» To be done
Your task is to copy every line of the entries that contains "frame".

» Information given
START

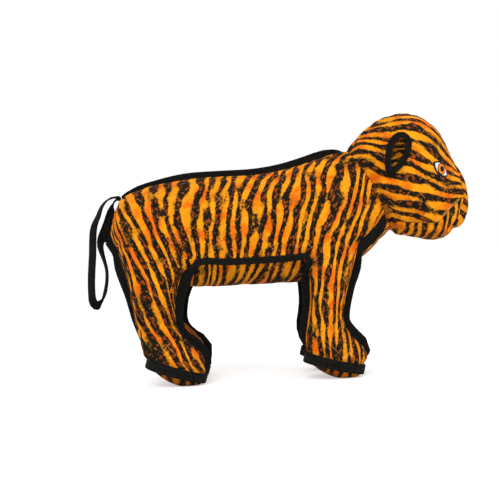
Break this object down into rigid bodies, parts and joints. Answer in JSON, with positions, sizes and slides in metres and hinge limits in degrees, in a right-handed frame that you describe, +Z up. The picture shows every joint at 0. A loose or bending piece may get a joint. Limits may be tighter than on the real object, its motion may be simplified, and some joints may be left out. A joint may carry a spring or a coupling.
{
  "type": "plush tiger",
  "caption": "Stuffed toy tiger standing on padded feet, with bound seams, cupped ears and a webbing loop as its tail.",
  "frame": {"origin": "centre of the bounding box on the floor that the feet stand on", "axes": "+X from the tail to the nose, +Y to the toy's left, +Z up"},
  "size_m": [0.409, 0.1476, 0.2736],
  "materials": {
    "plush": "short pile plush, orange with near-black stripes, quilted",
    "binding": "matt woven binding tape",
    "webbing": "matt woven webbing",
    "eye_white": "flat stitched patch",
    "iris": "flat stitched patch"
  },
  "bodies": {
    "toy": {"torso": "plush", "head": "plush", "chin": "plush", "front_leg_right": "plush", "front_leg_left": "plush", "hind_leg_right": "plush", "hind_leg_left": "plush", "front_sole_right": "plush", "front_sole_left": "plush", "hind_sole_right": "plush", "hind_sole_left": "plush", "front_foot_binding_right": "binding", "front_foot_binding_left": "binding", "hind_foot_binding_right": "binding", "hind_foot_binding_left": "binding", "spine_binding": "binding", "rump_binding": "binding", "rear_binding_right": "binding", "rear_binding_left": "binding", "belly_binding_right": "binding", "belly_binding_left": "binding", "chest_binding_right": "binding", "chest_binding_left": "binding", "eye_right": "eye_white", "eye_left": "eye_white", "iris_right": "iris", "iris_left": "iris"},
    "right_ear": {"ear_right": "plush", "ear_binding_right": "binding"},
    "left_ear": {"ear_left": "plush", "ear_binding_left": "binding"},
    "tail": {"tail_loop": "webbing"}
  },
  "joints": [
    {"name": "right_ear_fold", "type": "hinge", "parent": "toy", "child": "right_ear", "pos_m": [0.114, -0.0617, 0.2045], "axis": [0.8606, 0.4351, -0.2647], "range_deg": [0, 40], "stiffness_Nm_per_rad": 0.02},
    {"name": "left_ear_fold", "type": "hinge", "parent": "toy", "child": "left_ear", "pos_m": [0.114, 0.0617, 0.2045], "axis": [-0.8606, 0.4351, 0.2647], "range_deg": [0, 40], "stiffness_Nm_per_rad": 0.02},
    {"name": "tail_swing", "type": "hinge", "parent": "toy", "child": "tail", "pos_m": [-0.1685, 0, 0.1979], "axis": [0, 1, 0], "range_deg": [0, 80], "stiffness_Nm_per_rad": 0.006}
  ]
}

END
START

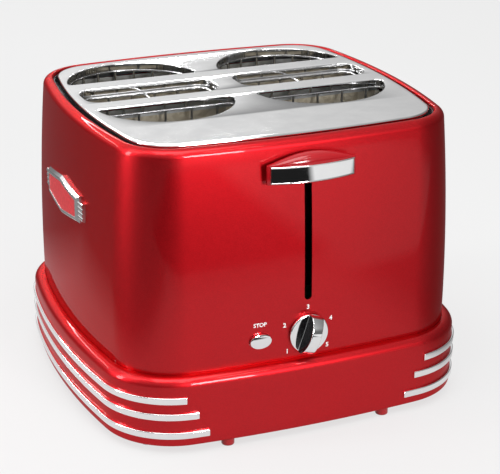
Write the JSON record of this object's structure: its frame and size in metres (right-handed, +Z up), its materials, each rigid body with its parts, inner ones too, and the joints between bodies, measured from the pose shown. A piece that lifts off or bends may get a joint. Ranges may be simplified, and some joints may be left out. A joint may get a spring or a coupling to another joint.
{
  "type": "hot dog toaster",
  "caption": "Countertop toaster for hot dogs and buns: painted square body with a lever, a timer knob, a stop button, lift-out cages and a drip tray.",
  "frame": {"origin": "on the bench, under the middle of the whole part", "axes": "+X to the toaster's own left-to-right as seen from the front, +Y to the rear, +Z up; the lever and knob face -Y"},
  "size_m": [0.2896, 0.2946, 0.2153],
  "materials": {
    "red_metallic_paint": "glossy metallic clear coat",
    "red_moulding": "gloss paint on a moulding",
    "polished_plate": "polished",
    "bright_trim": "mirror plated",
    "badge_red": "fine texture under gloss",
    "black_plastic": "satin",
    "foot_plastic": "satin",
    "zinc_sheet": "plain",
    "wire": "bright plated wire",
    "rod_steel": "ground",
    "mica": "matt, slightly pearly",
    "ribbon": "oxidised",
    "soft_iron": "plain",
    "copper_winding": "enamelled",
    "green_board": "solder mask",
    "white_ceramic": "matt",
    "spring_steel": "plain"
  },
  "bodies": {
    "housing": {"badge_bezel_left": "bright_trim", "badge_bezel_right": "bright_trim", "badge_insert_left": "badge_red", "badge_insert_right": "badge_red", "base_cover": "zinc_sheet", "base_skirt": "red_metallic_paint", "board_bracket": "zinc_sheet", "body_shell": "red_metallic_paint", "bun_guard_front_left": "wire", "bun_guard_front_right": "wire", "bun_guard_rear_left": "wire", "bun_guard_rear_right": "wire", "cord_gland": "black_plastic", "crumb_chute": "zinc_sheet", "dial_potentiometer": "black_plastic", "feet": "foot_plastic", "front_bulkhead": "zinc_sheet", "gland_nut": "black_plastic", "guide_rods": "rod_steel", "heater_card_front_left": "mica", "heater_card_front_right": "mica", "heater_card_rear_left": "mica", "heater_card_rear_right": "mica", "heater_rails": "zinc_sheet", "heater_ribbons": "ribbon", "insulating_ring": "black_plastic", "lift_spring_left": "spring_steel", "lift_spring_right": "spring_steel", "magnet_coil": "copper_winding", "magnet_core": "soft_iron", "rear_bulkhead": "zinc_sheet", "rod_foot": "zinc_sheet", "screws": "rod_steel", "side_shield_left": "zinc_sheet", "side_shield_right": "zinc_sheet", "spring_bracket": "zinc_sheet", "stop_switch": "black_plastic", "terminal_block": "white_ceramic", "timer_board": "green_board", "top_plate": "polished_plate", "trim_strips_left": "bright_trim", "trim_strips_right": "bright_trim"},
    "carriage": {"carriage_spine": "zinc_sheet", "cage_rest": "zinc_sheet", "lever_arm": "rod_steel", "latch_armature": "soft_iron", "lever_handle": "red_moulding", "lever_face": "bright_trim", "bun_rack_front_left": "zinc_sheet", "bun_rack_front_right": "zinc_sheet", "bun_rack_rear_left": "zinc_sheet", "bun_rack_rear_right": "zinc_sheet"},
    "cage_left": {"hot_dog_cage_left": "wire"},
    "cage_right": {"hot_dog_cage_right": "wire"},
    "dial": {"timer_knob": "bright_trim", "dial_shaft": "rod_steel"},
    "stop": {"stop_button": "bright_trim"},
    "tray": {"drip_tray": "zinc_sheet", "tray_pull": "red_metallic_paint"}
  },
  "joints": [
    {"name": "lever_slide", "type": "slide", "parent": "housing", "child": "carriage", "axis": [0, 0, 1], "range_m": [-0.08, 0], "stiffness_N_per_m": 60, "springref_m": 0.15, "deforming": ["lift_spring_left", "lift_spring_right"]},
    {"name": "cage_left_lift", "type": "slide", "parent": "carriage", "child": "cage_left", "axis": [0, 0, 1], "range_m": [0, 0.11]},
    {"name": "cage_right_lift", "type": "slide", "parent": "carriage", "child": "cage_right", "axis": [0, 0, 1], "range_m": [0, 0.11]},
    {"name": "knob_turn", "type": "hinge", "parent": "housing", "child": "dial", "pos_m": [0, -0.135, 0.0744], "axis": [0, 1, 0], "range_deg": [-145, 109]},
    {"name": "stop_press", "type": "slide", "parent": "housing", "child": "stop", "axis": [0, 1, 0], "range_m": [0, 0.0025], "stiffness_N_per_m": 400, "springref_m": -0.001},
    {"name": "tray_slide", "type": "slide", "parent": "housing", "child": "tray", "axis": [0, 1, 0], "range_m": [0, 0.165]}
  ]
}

END
START

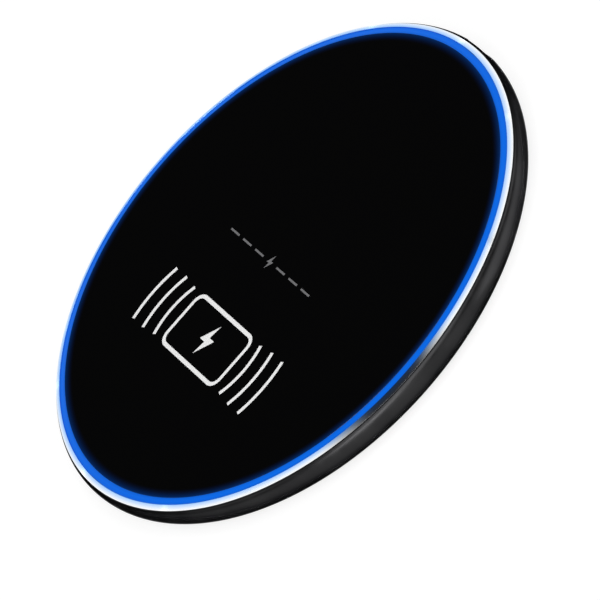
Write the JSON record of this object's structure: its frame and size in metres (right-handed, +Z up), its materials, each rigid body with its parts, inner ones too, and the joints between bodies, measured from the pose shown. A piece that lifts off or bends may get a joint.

END

» Output below
Break this object down into rigid bodies, parts and joints. Answer in JSON, with positions, sizes and slides in metres and hinge limits in degrees, in a right-handed frame that you describe, +Z up. The picture shows every joint at 0. A loose or bending piece may get a joint. Limits may be tighter than on the real object, its motion may be simplified, and some joints may be left out. A joint may carry a spring or a coupling.
  "frame": {"origin": "centre of the bounding box on the floor that the feet stand on", "axes": "+X from the tail to the nose, +Y to the toy's left, +Z up"},
Write the JSON record of this object's structure: its frame and size in metres (right-handed, +Z up), its materials, each rigid body with its parts, inner ones too, and the joints between bodies, measured from the pose shown. A piece that lifts off or bends may get a joint. Ranges may be simplified, and some joints may be left out. A joint may get a spring or a coupling to another joint.
  "frame": {"origin": "on the bench, under the middle of the whole part", "axes": "+X to the toaster's own left-to-right as seen from the front, +Y to the rear, +Z up; the lever and knob face -Y"},
Write the JSON record of this object's structure: its frame and size in metres (right-handed, +Z up), its materials, each rigid body with its parts, inner ones too, and the joints between bodies, measured from the pose shown. A piece that lifts off or bends may get a joint.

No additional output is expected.